WHAT IS BEING ASKED:
Output all of the data below exactly as given.

INFORMATION SHOWN:
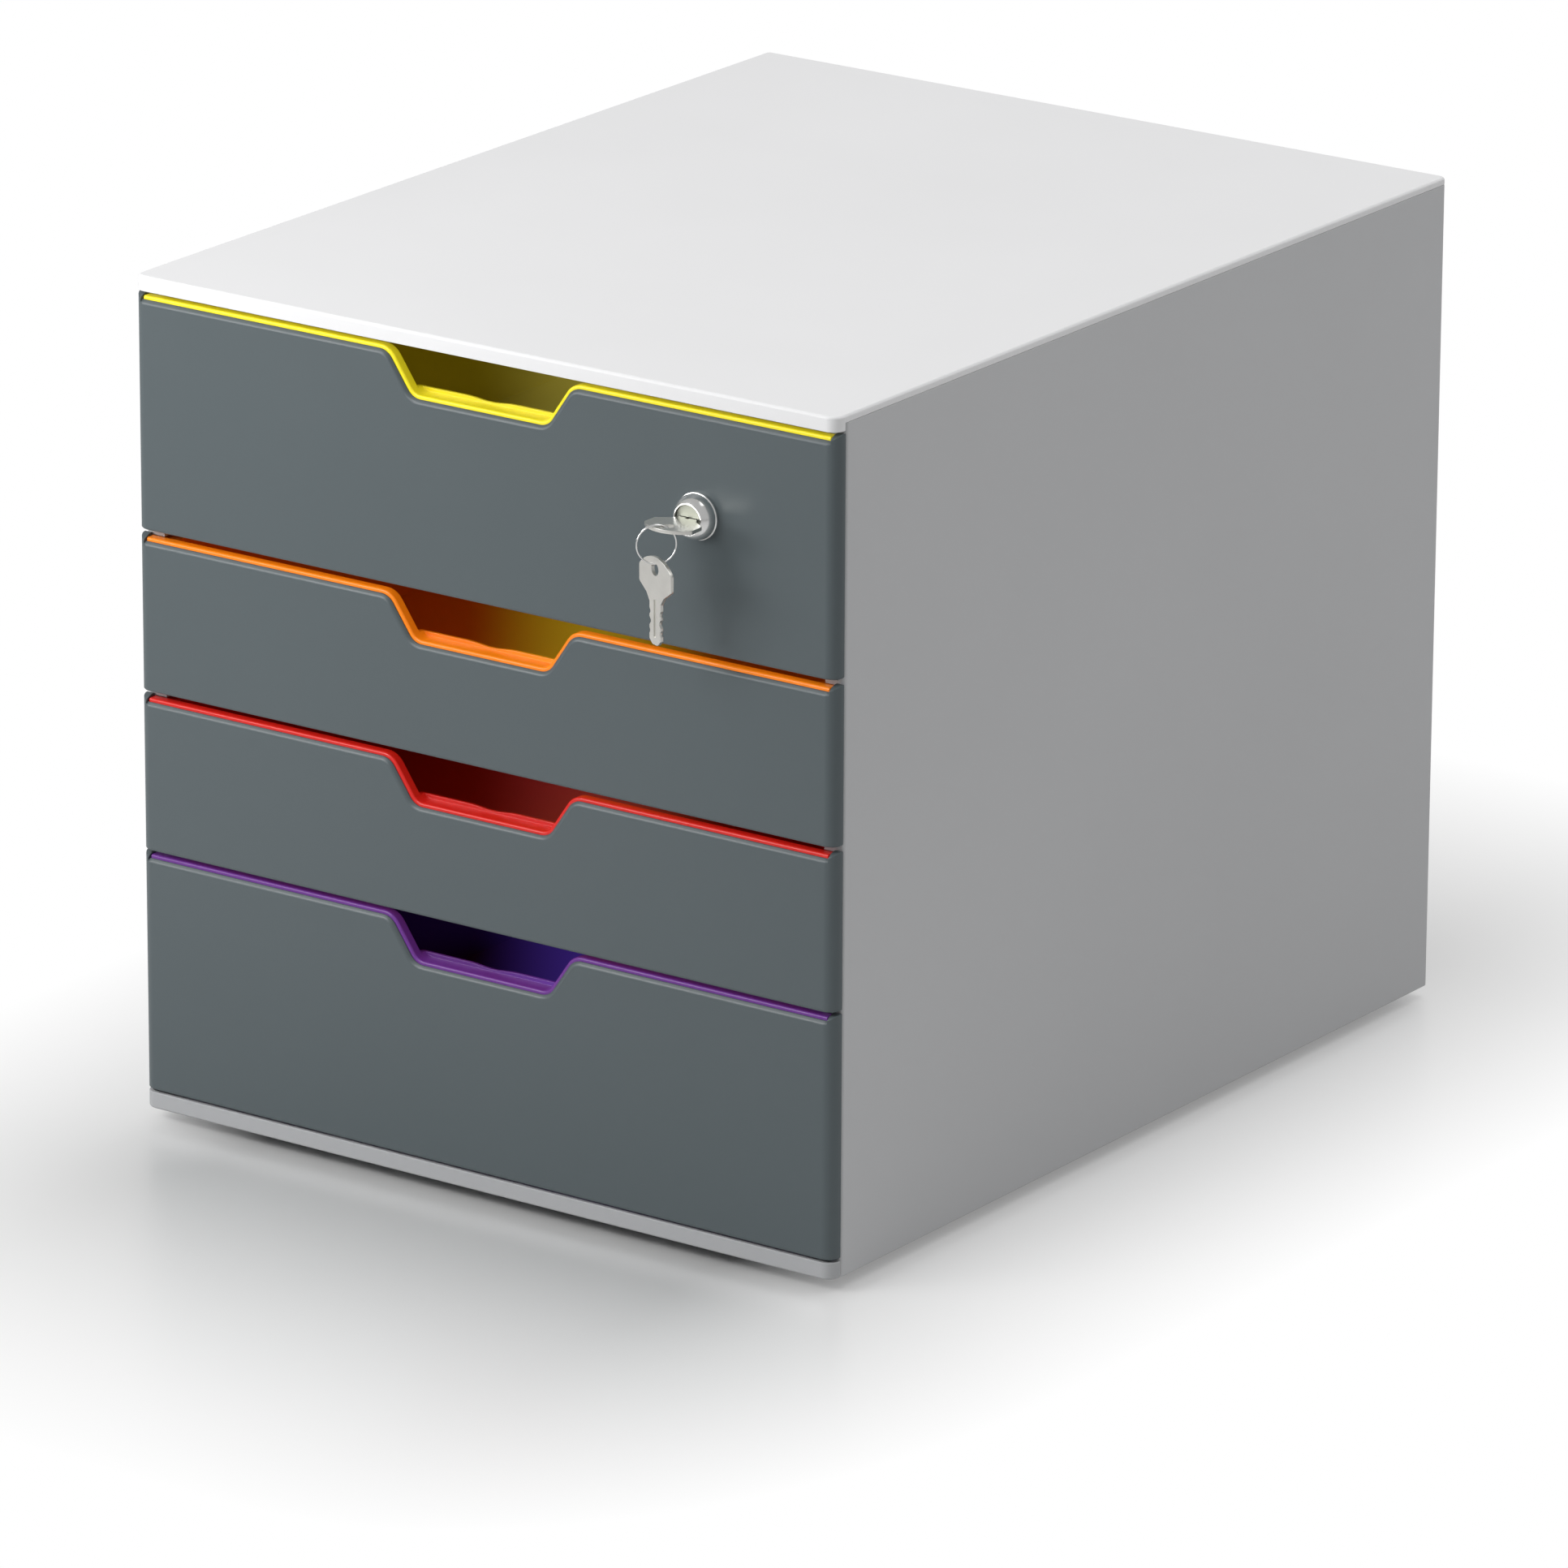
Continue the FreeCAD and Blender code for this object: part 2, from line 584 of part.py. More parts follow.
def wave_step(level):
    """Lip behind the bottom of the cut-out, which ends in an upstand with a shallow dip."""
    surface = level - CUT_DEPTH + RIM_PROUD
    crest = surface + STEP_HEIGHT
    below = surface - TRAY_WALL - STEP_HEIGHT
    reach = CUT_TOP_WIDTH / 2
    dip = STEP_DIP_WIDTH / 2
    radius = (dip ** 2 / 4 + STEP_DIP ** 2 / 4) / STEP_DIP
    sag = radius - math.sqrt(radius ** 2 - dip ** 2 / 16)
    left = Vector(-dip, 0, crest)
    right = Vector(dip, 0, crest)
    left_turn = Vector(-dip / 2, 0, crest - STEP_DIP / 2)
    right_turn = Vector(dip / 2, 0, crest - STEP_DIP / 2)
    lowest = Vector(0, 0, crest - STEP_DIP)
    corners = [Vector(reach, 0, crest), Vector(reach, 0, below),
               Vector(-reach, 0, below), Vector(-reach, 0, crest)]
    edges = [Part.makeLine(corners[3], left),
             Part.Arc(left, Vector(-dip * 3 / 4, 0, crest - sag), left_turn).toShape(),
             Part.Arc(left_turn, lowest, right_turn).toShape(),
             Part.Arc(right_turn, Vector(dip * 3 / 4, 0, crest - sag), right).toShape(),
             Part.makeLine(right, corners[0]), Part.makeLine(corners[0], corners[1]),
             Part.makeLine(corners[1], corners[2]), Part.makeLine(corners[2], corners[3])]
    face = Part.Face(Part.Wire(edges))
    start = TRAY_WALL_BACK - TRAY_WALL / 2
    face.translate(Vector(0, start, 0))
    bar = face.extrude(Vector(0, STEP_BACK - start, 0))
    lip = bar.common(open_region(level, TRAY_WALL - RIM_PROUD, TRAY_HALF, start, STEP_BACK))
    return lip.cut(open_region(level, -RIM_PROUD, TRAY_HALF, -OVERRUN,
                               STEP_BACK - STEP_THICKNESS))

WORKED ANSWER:
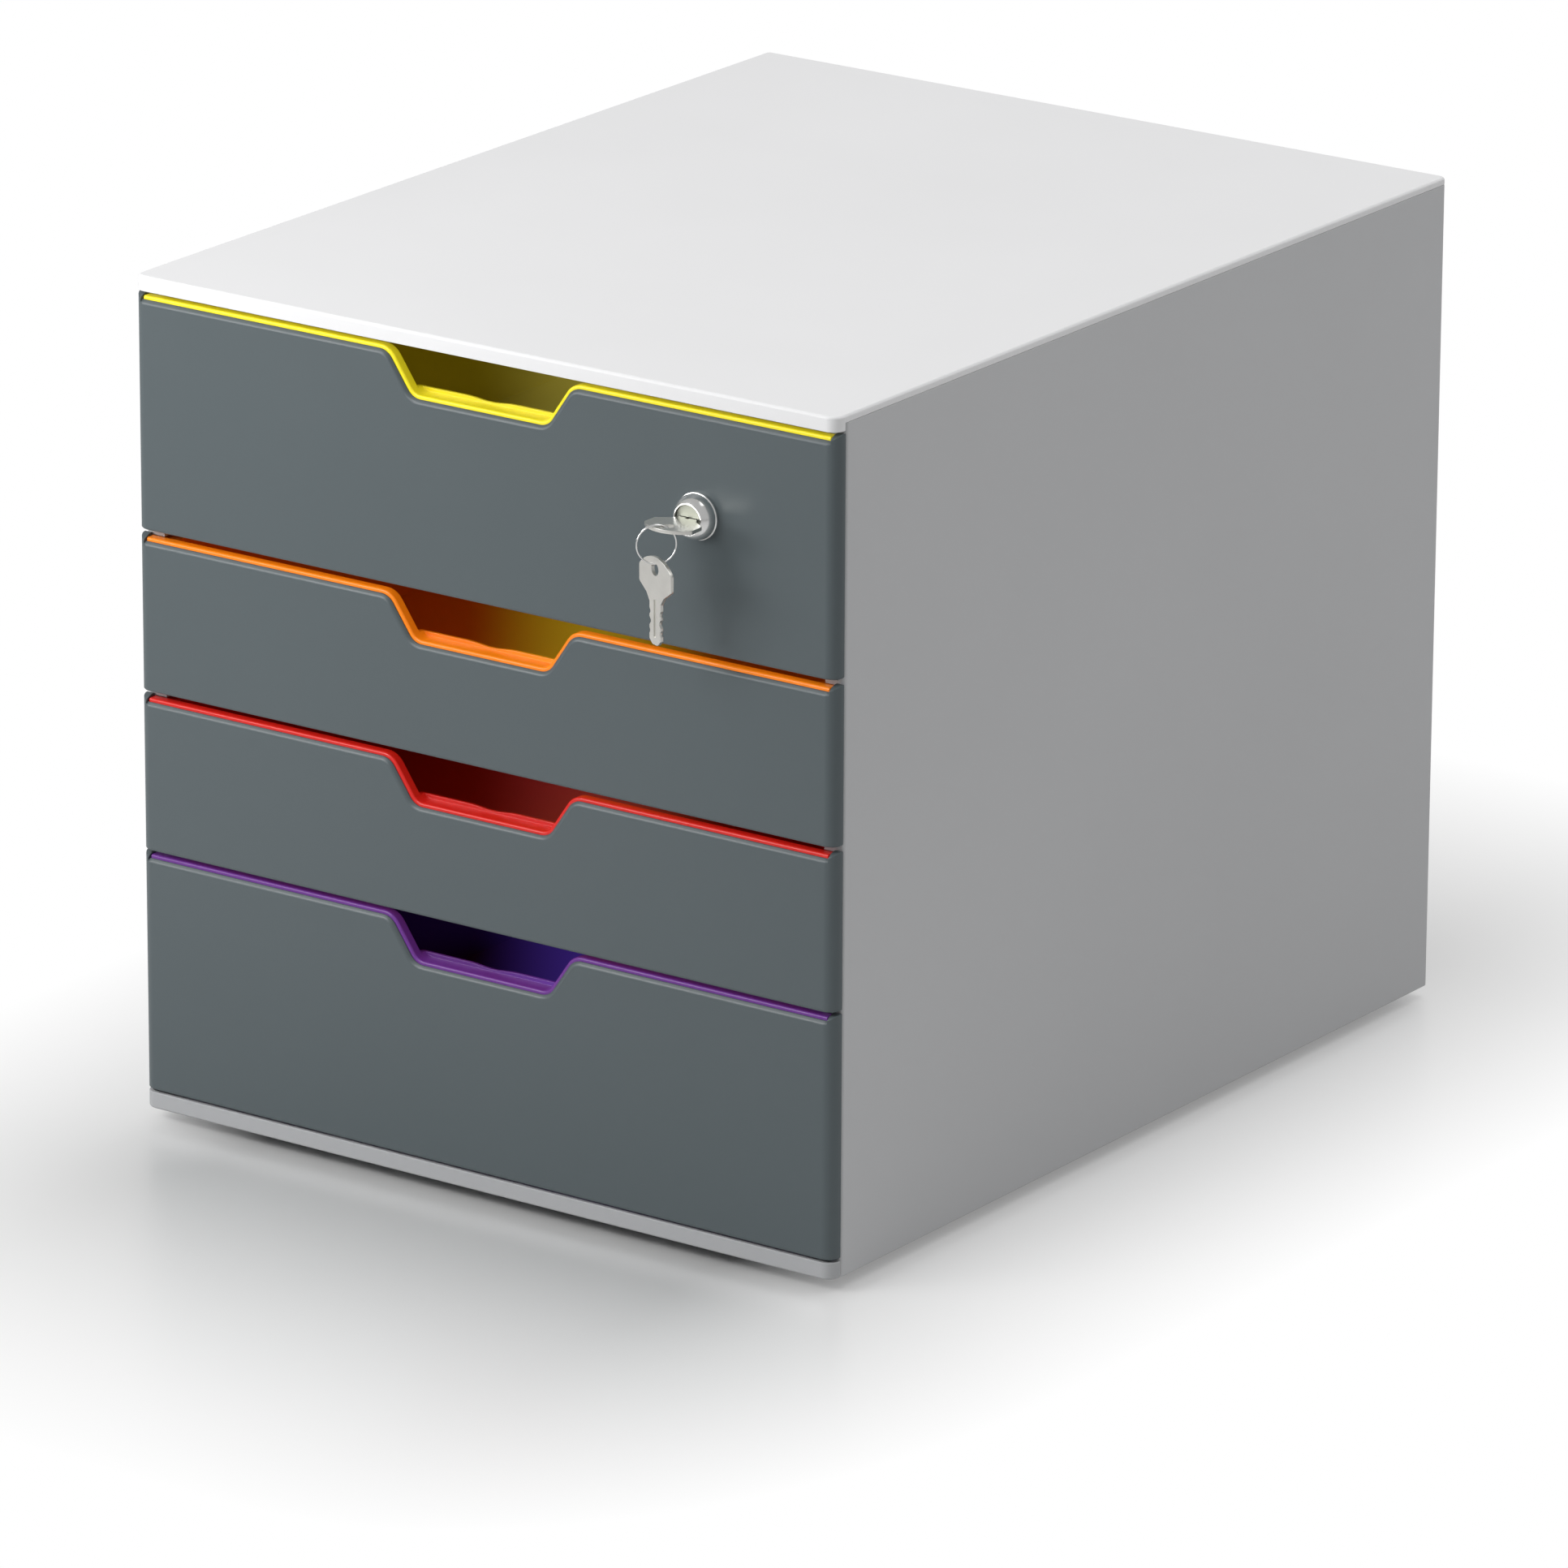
Continue the FreeCAD and Blender code for this object: part 2, from line 584 of part.py. More parts follow.
def wave_step(level):
    """Lip behind the bottom of the cut-out, which ends in an upstand with a shallow dip."""
    surface = level - CUT_DEPTH + RIM_PROUD
    crest = surface + STEP_HEIGHT
    below = surface - TRAY_WALL - STEP_HEIGHT
    reach = CUT_TOP_WIDTH / 2
    dip = STEP_DIP_WIDTH / 2
    radius = (dip ** 2 / 4 + STEP_DIP ** 2 / 4) / STEP_DIP
    sag = radius - math.sqrt(radius ** 2 - dip ** 2 / 16)
    left = Vector(-dip, 0, crest)
    right = Vector(dip, 0, crest)
    left_turn = Vector(-dip / 2, 0, crest - STEP_DIP / 2)
    right_turn = Vector(dip / 2, 0, crest - STEP_DIP / 2)
    lowest = Vector(0, 0, crest - STEP_DIP)
    corners = [Vector(reach, 0, crest), Vector(reach, 0, below),
               Vector(-reach, 0, below), Vector(-reach, 0, crest)]
    edges = [Part.makeLine(corners[3], left),
             Part.Arc(left, Vector(-dip * 3 / 4, 0, crest - sag), left_turn).toShape(),
             Part.Arc(left_turn, lowest, right_turn).toShape(),
             Part.Arc(right_turn, Vector(dip * 3 / 4, 0, crest - sag), right).toShape(),
             Part.makeLine(right, corners[0]), Part.makeLine(corners[0], corners[1]),
             Part.makeLine(corners[1], corners[2]), Part.makeLine(corners[2], corners[3])]
    face = Part.Face(Part.Wire(edges))
    start = TRAY_WALL_BACK - TRAY_WALL / 2
    face.translate(Vector(0, start, 0))
    bar = face.extrude(Vector(0, STEP_BACK - start, 0))
    lip = bar.common(open_region(level, TRAY_WALL - RIM_PROUD, TRAY_HALF, start, STEP_BACK))
    return lip.cut(open_region(level, -RIM_PROUD, TRAY_HALF, -OVERRUN,
                               STEP_BACK - STEP_THICKNESS))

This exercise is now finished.